Dünya’nın her tarafından, nedenleri düşünmeniz bile saçma savaşlar olabilir.
Tarih boyuncu da olmuştur da.
Tarih kitaplarına baktığınızda kahramanlık hikâyesi gibi anlatılanların altında yatan acıları nedense hiç görülmez.
Bir devletin yok olması, sınırların değişmesi, birilerini bir yerleri alarak daha büyümüş olması tarih kitabında anlatıldığında hiç acılardan bahsedilmez.
Çocuklardan, kadınlardan, savaşın hiç zaman tarafı olmayan, sadece yaşamaya çalışan sivillerin ölümlerinden nedense hiç bahsedilmez.
Tarih kitaplarında en çok bu acılar yazılmış olsaydı, tarih tekerrür etmez, insanlar sınırlardı, renkleri, yer altı, yer üstü maddi ve manevi kaynakları bahane ederek birbirini öldürmek için uğraşmazdı.
Daha da öldürebilmek adına sözüm ona savunma içinde bu kadar yatırım yapıp, daha çok öldüren, daha çok öldüren silahları icat etmek zorunda kalmazdı.

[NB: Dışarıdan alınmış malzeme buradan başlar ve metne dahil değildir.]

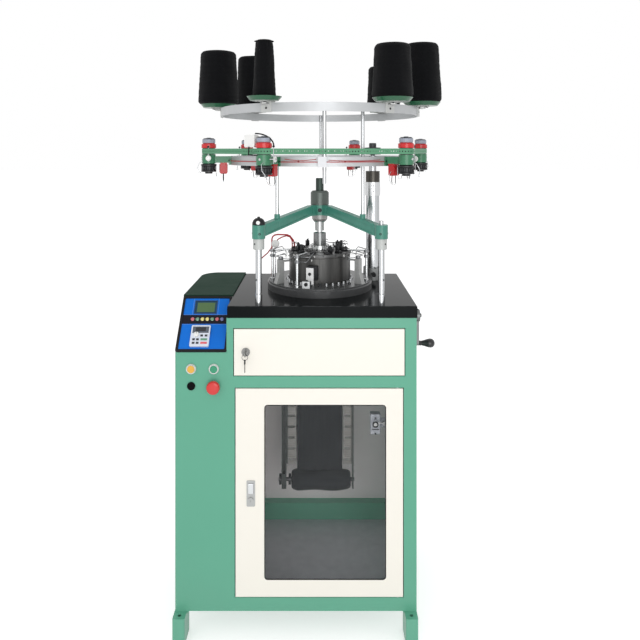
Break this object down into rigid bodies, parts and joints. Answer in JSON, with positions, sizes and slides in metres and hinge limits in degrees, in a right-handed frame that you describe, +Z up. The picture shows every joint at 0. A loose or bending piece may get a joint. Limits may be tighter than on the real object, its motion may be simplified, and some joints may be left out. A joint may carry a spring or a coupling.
{
  "type": "industrial knitting machine",
  "caption": "Small circular knitting machine on a steel cabinet with a glazed door, with a needle cylinder under a tripod bridge, belt-driven yarn feeders and a hoop of yarn cones.",
  "frame": {"origin": "on the floor under the centre of the machine's overall box", "axes": "+Z up, -Y towards the operator, +X to the crank's side; the spindle axis stands at x 0.014, y 0"},
  "size_m": [0.8238, 0.7271, 1.7893],
  "materials": {
    "cabinet_green": "satin powder coat",
    "cream_paint": "satin powder coat",
    "slab_black": "fine textured black paint",
    "lid_dark": "dark green paint",
    "inner_grey": "grey paint",
    "panel_blue": "printed film",
    "frame_white": "moulded",
    "keypad_grey": "moulded",
    "knob_black": "moulded",
    "lamp_mixed": "clear coloured caps",
    "bezel_grey": "moulded rings",
    "yellow_plastic": "moulded",
    "green_plastic": "moulded",
    "red_plastic": "moulded",
    "window_glass": "clear",
    "polished_steel": "bright turned",
    "blued_steel": "dark oxide",
    "cast_dark": "dark enamel",
    "bridge_paint": "green enamel on a casting",
    "screw_steel": "zinc plated",
    "lock_steel": "plated",
    "black_plastic": "moulded",
    "knit_black": "fine knitted tube",
    "yarn_black": "wound yarn",
    "belt_green": "perforated belt",
    "feeder_green": "moulded",
    "signal_red": "clear red",
    "wire_red": "insulated wire",
    "hoop_bright": "satin rolled bar",
    "dish_green": "moulded",
    "switch_grey": "moulded"
  },
  "bodies": {
    "machine": {"back_panel": "cabinet_green", "base_flange": "cast_dark", "base_frame": "cabinet_green", "belt_column": "polished_steel", "bridge_casting": "bridge_paint", "bridge_columns": "polished_steel", "button_bezels": "bezel_grey", "cabinet_front": "cabinet_green", "cam_drum": "blued_steel", "column_bushings": "polished_steel", "column_housing": "cabinet_green", "column_top_cover": "lid_dark", "cone_holders": "dish_green", "cone_hoop": "hoop_bright", "door_hinges": "polished_steel", "door_switch": "switch_grey", "drive_belt": "belt_green", "drive_keypad": "keypad_grey", "feeder_brackets": "feeder_green", "feeder_hoop": "hoop_bright", "foot_screws": "screw_steel", "hub_housing": "blued_steel", "indicator_lamps": "lamp_mixed", "inner_walls": "inner_grey", "panel_frame": "frame_white", "panel_plate": "panel_blue", "right_side_panel": "cabinet_green", "signal_wire": "wire_red", "stop_motions": "signal_red", "support_rods": "polished_steel", "table_slab": "slab_black", "yarn_cones": "yarn_black", "yarn_posts": "blued_steel"},
    "drawer": {"drawer_front": "cream_paint", "drawer_tray": "inner_grey"},
    "drawer_key": {"drawer_lock": "lock_steel"},
    "door": {"door_frame": "cream_paint", "door_window": "window_glass", "door_lock_plate": "lock_steel"},
    "door_latch": {"latch_button": "lock_steel"},
    "crank": {"crank_handle": "polished_steel"},
    "grip": {"crank_grip": "black_plastic"},
    "yellow_push": {"yellow_button": "yellow_plastic"},
    "green_push": {"green_button": "green_plastic"},
    "stop_push": {"stop_button": "red_plastic"},
    "speed_knob": {"keypad_knob": "knob_black"},
    "cylinder": {"needle_cylinder": "polished_steel", "cylinder_gear": "blued_steel", "fabric_tube": "knit_black", "takedown_frame": "inner_grey"},
    "dial": {"needle_dial": "polished_steel"},
    "takedown_roll": {"fabric_roll": "knit_black", "takedown_gears": "blued_steel"},
    "belt_pulley": {"drive_pulley": "blued_steel"},
    "feeder_1": {"feeder_wheel_1": "black_plastic"},
    "feeder_2": {"feeder_wheel_2": "black_plastic"},
    "feeder_3": {"feeder_wheel_3": "black_plastic"},
    "feeder_4": {"feeder_wheel_4": "black_plastic"},
    "feeder_5": {"feeder_wheel_5": "black_plastic"},
    "feeder_6": {"feeder_wheel_6": "black_plastic"}
  },
  "joints": [
    {"name": "drawer_slide", "type": "slide", "parent": "machine", "child": "drawer", "axis": [0, -1, 0], "range_m": [0, 0.085]},
    {"name": "drawer_key_turn", "type": "hinge", "parent": "drawer", "child": "drawer_key", "pos_m": [-0.2048, -0.262, 0.845], "axis": [0, 1, 0], "range_deg": [0, 90]},
    {"name": "door_swing", "type": "hinge", "parent": "machine", "child": "door", "pos_m": [0.2427, -0.254, 0.43], "axis": [0, 0, 1], "range_deg": [0, 110]},
    {"name": "latch_press", "type": "slide", "parent": "door", "child": "door_latch", "axis": [0, 1, 0], "range_m": [0, 0.003], "stiffness_N_per_m": 400},
    {"name": "cylinder_spin", "type": "hinge", "parent": "machine", "child": "cylinder", "pos_m": [0.014, 0, 0.98], "axis": [0, 0, 1], "continuous": true},
    {"name": "dial_spin", "type": "hinge", "parent": "machine", "child": "dial", "pos_m": [0.014, 0, 1.1], "axis": [0, 0, 1], "continuous": true},
    {"name": "crank_turn", "type": "hinge", "parent": "machine", "child": "crank", "pos_m": [0.339, 0, 0.881], "axis": [1, 0, 0], "continuous": true},
    {"name": "grip_turn", "type": "hinge", "parent": "crank", "child": "grip", "pos_m": [0.375, 0, 0.787], "axis": [1, 0, 0], "continuous": true},
    {"name": "roll_turn", "type": "hinge", "parent": "cylinder", "child": "takedown_roll", "pos_m": [0.014, 0, 0.327], "axis": [1, 0, 0], "continuous": true},
    {"name": "belt_pulley_spin", "type": "hinge", "parent": "machine", "child": "belt_pulley", "pos_m": [0.204, 0.118, 1.4363], "axis": [0, 0, 1], "continuous": true},
    {"name": "yellow_press", "type": "slide", "parent": "machine", "child": "yellow_push", "axis": [0, 1, 0], "range_m": [0, 0.004], "stiffness_N_per_m": 500},
    {"name": "green_press", "type": "slide", "parent": "machine", "child": "green_push", "axis": [0, 1, 0], "range_m": [0, 0.004], "stiffness_N_per_m": 500},
    {"name": "stop_press", "type": "slide", "parent": "machine", "child": "stop_push", "axis": [0, 1, 0], "range_m": [0, 0.003], "stiffness_N_per_m": 900},
    {"name": "speed_knob_turn", "type": "hinge", "parent": "machine", "child": "speed_knob", "pos_m": [-0.35581, -0.2269, 0.88023], "axis": [0, -0.7478, 0.6639], "range_deg": [-135, 135]},
    {"name": "feeder_1_spin", "type": "hinge", "parent": "machine", "child": "feeder_1", "pos_m": [-0.14529, -0.33396, 1.4363], "axis": [0, 0, 1], "continuous": true},
    {"name": "feeder_2_spin", "type": "hinge", "parent": "machine", "child": "feeder_2", "pos_m": [0.26634, -0.2706, 1.4363], "axis": [0, 0, 1], "continuous": true},
    {"name": "feeder_3_spin", "type": "hinge", "parent": "machine", "child": "feeder_3", "pos_m": [0.37139, 0.09576, 1.4363], "axis": [0, 0, 1], "continuous": true},
    {"name": "feeder_4_spin", "type": "hinge", "parent": "machine", "child": "feeder_4", "pos_m": [0.1526, 0.34306, 1.4363], "axis": [0, 0, 1], "continuous": true},
    {"name": "feeder_5_spin", "type": "hinge", "parent": "machine", "child": "feeder_5", "pos_m": [-0.26096, 0.24758, 1.4363], "axis": [0, 0, 1], "continuous": true},
    {"name": "feeder_6_spin", "type": "hinge", "parent": "machine", "child": "feeder_6", "pos_m": [-0.34501, -0.08951, 1.4363], "axis": [0, 0, 1], "continuous": true}
  ],
  "couplings": [
    {"joint": "dial_spin", "follows": "cylinder_spin", "ratio": 1},
    {"joint": "crank_turn", "follows": "cylinder_spin", "ratio": -5},
    {"joint": "roll_turn", "follows": "cylinder_spin", "ratio": 0.05},
    {"joint": "belt_pulley_spin", "follows": "cylinder_spin", "ratio": -2},
    {"joint": "feeder_1_spin", "follows": "cylinder_spin", "ratio": 2.4},
    {"joint": "feeder_2_spin", "follows": "cylinder_spin", "ratio": 2.4},
    {"joint": "feeder_3_spin", "follows": "cylinder_spin", "ratio": 2.4},
    {"joint": "feeder_4_spin", "follows": "cylinder_spin", "ratio": 2.4},
    {"joint": "feeder_5_spin", "follows": "cylinder_spin", "ratio": 2.4},
    {"joint": "feeder_6_spin", "follows": "cylinder_spin", "ratio": 2.4}
  ]
}
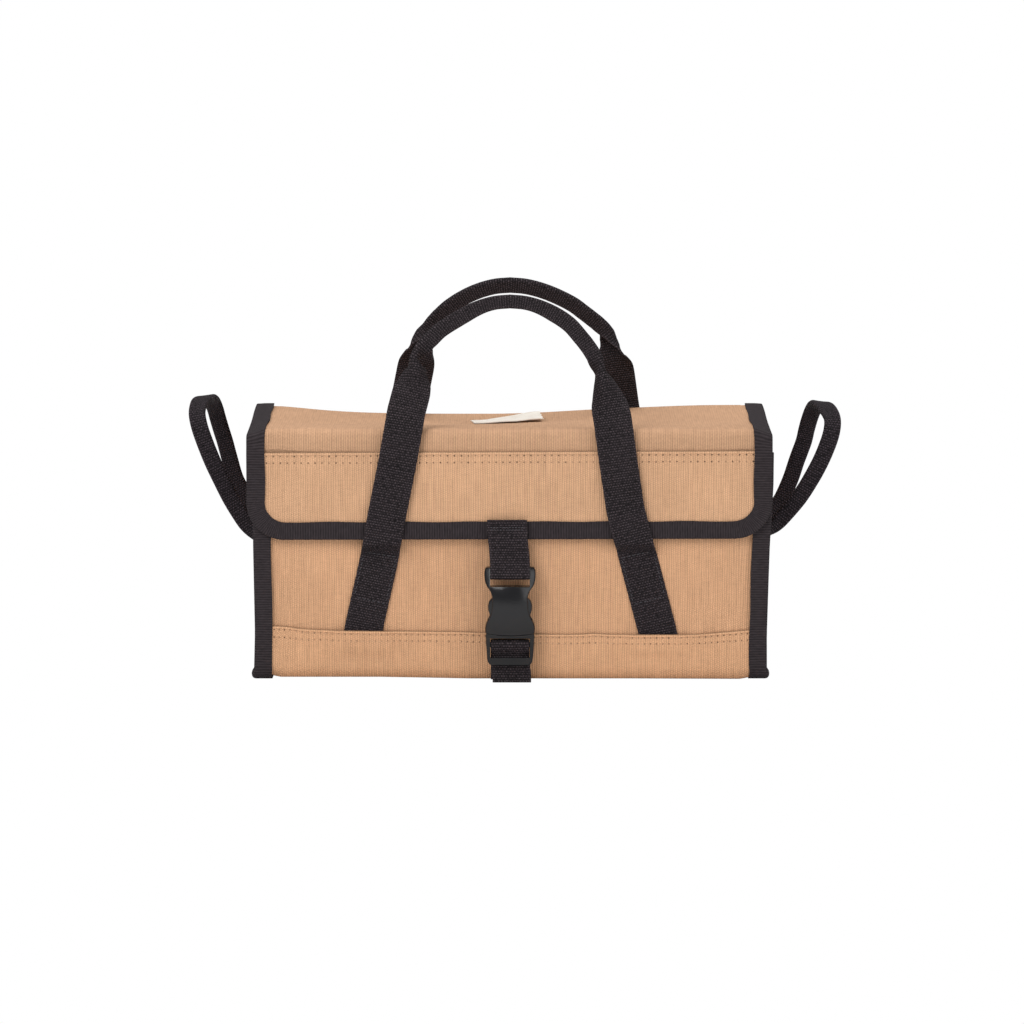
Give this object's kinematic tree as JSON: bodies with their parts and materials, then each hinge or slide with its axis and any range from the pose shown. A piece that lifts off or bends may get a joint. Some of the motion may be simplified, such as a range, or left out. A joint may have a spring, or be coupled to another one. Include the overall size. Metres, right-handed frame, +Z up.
{
  "type": "storage bag",
  "caption": "Boxy canvas bag with a lidded flap, side-release buckle, folded webbing carrying handles and webbing loops at its ends.",
  "frame": {"origin": "centre of the bounding box on the floor plane, under the bag", "axes": "+Z up, -Y to the front with the flap and buckle, +X to the right seen from the front, metres"},
  "size_m": [0.4228, 0.1694, 0.2525],
  "materials": {
    "canvas": "tan ribbed cotton canvas, matt",
    "webbing": "near-black woven webbing, matt",
    "binding": "charcoal ribbed binding tape, matt",
    "plastic": "near-black moulded plastic, satin",
    "label": "bare cream woven label"
  },
  "bodies": {
    "bag": {"front_panel": "canvas", "back_panel": "canvas", "base_panel": "canvas", "end_panel_left": "canvas", "end_panel_right": "canvas", "end_binding_left": "binding", "end_binding_right": "binding", "lid_top_rear_turn": "canvas", "front_handle_tab_left": "webbing", "front_handle_tab_right": "webbing", "back_handle_tab_left": "webbing", "back_handle_tab_right": "webbing", "end_loop_tab_front_left": "webbing", "end_loop_tab_back_left": "webbing", "end_loop_tab_front_right": "webbing", "end_loop_tab_back_right": "webbing"},
    "lid": {"lid_top": "canvas", "lid_side_binding_left": "binding", "lid_side_binding_right": "binding", "label": "label"},
    "flap": {"lid_front": "canvas", "flap_binding": "binding", "lid_top_front_turn": "canvas", "upper_strap": "webbing", "buckle_socket": "plastic"},
    "front_grip": {"front_handle": "webbing"},
    "back_grip": {"back_handle": "webbing"},
    "plug": {"buckle_plug": "plastic", "lower_strap": "webbing"},
    "prong_left": {"buckle_prong_left": "plastic"},
    "prong_right": {"buckle_prong_right": "plastic"},
    "loop_left": {"end_loop_left": "webbing"},
    "loop_right": {"end_loop_right": "webbing"}
  },
  "joints": [
    {"name": "lid_hinge", "type": "hinge", "parent": "bag", "child": "lid", "pos_m": [0, 0.08035, 0.161], "axis": [-1, 0, 0], "range_deg": [0, 100]},
    {"name": "flap_fold", "type": "hinge", "parent": "lid", "child": "flap", "pos_m": [0, -0.07465, 0.15], "axis": [1, 0, 0], "range_deg": [0, 70]},
    {"name": "front_handle_swing", "type": "hinge", "parent": "bag", "child": "front_grip", "pos_m": [0, -0.07255, 0.0824], "axis": [1, 0, 0], "range_deg": [0, 120]},
    {"name": "back_handle_swing", "type": "hinge", "parent": "bag", "child": "back_grip", "pos_m": [0, 0.08125, 0.0824], "axis": [-1, 0, 0], "range_deg": [0, 120]},
    {"name": "plug_swing", "type": "hinge", "parent": "bag", "child": "plug", "pos_m": [0, -0.07405, 0.009], "axis": [1, 0, 0], "range_deg": [0, 86], "deforming": ["lower_strap"]},
    {"name": "prong_left_press", "type": "hinge", "parent": "plug", "child": "prong_left", "pos_m": [-0.01123, -0.08015, 0.0333], "axis": [0, 1, 0], "range_deg": [0, 6], "stiffness_Nm_per_rad": 1},
    {"name": "prong_right_press", "type": "hinge", "parent": "plug", "child": "prong_right", "pos_m": [0.01123, -0.08015, 0.0333], "axis": [0, -1, 0], "range_deg": [0, 6], "stiffness_Nm_per_rad": 1},
    {"name": "end_loop_left_swing", "type": "hinge", "parent": "bag", "child": "loop_left", "pos_m": [-0.1613, 0, 0.08], "axis": [0, -1, 0], "range_deg": [-15, 105], "stiffness_Nm_per_rad": 0.06},
    {"name": "end_loop_right_swing", "type": "hinge", "parent": "bag", "child": "loop_right", "pos_m": [0.1613, 0, 0.08], "axis": [0, 1, 0], "range_deg": [-15, 105], "stiffness_Nm_per_rad": 0.06}
  ],
  "couplings": [
    {"joint": "flap_fold", "follows": "lid_hinge", "ratio": 0.69},
    {"joint": "front_handle_swing", "follows": "lid_hinge", "ratio": 1.2},
    {"joint": "back_handle_swing", "follows": "lid_hinge", "ratio": 1.2},
    {"joint": "plug_swing", "follows": "lid_hinge", "ratio": 0.85}
  ]
}
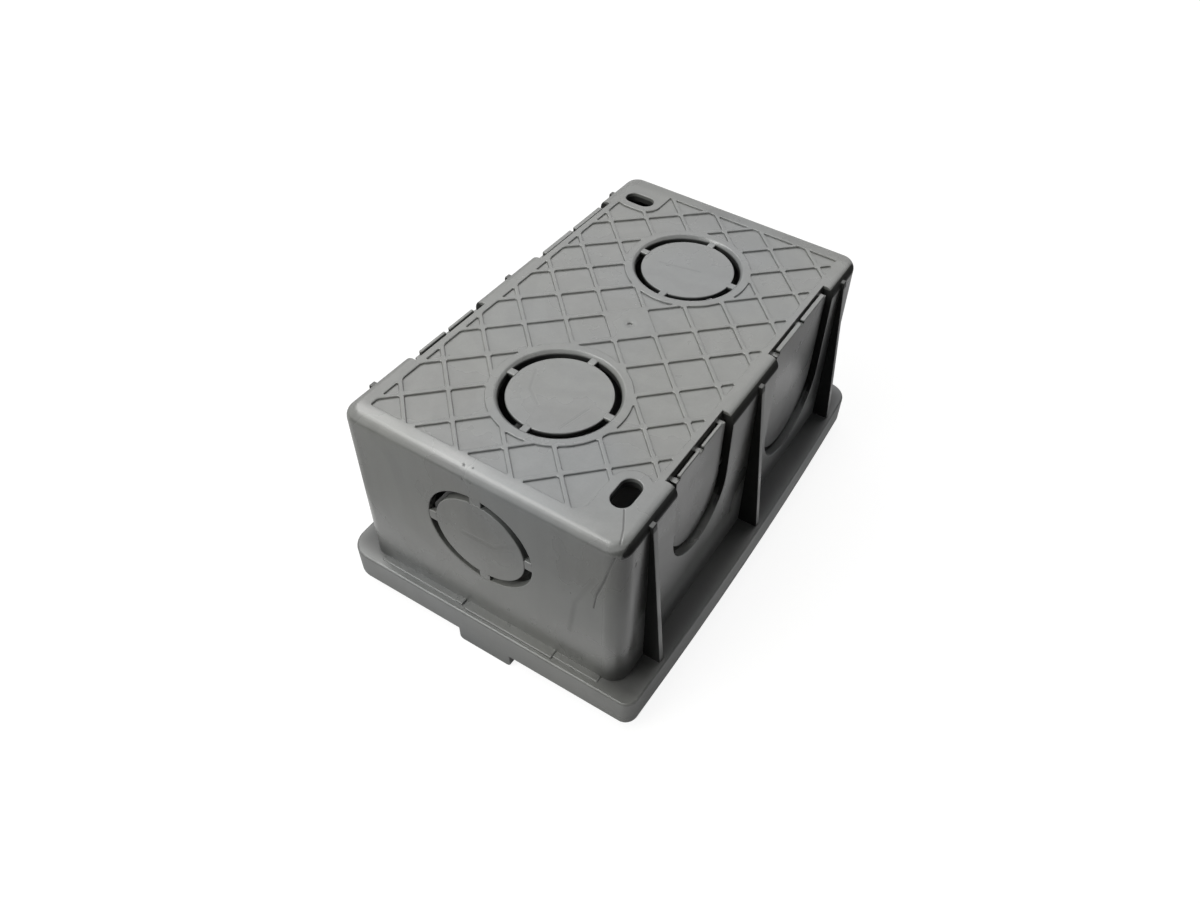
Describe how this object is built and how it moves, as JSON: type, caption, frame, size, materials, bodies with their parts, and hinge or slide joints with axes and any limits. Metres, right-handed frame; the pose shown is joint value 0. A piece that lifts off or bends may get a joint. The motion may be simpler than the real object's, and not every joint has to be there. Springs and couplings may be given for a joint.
{
  "type": "flush back box",
  "caption": "Rectangular one-piece moulded flush back box, face down: ribbed closed back, conduit knockouts in back and all sides, nail slots, rimmed open front, device screw lugs.",
  "frame": {"origin": "middle of the underside of the bounding box: the plane of the two device lugs' faces, under the box's middle", "axes": "+X along the long side, +Y along the short side, +Z from the open front towards the closed back, so the box lies face down on its device lugs"},
  "size_m": [0.105, 0.0716, 0.0509],
  "materials": {
    "shell": "satin moulded plastic, mid grey"
  },
  "bodies": {
    "root": {"back_box": "shell"}
  },
  "joints": []
}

Bugün ki yazımı, uzun süredir izlediğim, bazen izlemekten beyin olarak, kalp olarak, güç olarak yorulduğum Filistinli şehit çocuklar ve kadınlar için ayırmak istedim.
İnsanlığın utandığı kirli savaşı yazmak istedim.
Dünya’da kendisinden başka insanları yok sayan Yahudilerin yaptıkları, yaşadıklarının travması gibi.
Bir dönem Hitler’in Almanya’da yaptığı soykırımı anlatan, anlattıran Yahudiler, aynı şekilde soykırım yaptıkları akılların ucuna gelmemesi çok manidar.
Bir dönem fırınlara konulan, sabun yapılan Yahudilerin, sözüm ona savaşırken, hastaneleri, okulları vurarak daha çok çocuk, daha çok kadın öldürdüklerini bilmemeleri çok manidar.
Soykırım yaşayan Yahudiler, yaşadıklarından ders değil, acı almışlar ve o acıya alışmışlar ve acı vermek onlara normal gibi geliyor sanırım.
Amerika başta olmaz üzere Avrupa Ülkelerinin bu savaşı destekleyen, daha çok çocuk, daha çok kadın ölmesinden sakınca görmeyen açıklamalarını tarih de yazacak, insanlıkta.
Onların düşündükleri çocukların ölmesi veya kadınları ölmesi değil.
Onların düşündükleri ellerindeki ekonomik gücü kaybetmek!
Onları düşündükleri bugün Ortadoğu’ya adeta sürgün edilmiş ve sürgünde bir devlet kurmalarına yardımcı olunmuş Yahudilerin, kendi ülkelerinde varlıklarının azalması!
Onlar da biliyor ki, Yahudiler yaşadıkları yerde, misafir oldukları yerde bir süre sonra evin sahibi, bir süre sonra da evin sahibinin katili olmayı kendilerine hak görürler.
Ortadoğu’da Gazze’nin de dahil olduğu iki devletli bir oluşum, eminde sonunda bu kanın durması, orta doğuda barışın olması için kabul edilecek ve yaşatılacak.
Ama bu hiçbir zaman öldürülmeyen 200 rehineyi bahane ederek açtığı savaşta, binlerce çocuğun ve kadının ölümüne neden olacak şekilde savaşan Yahudileri dünya tarihinde soykırıma uğradığı gibi soykırım yapan bir ırk olduğunu gerçekliğini değiştirmeyecek.
Savaş devletler arasında, askerler arasında olur!
Sivilleri öldürene de devlet denilmez, asker denilmez!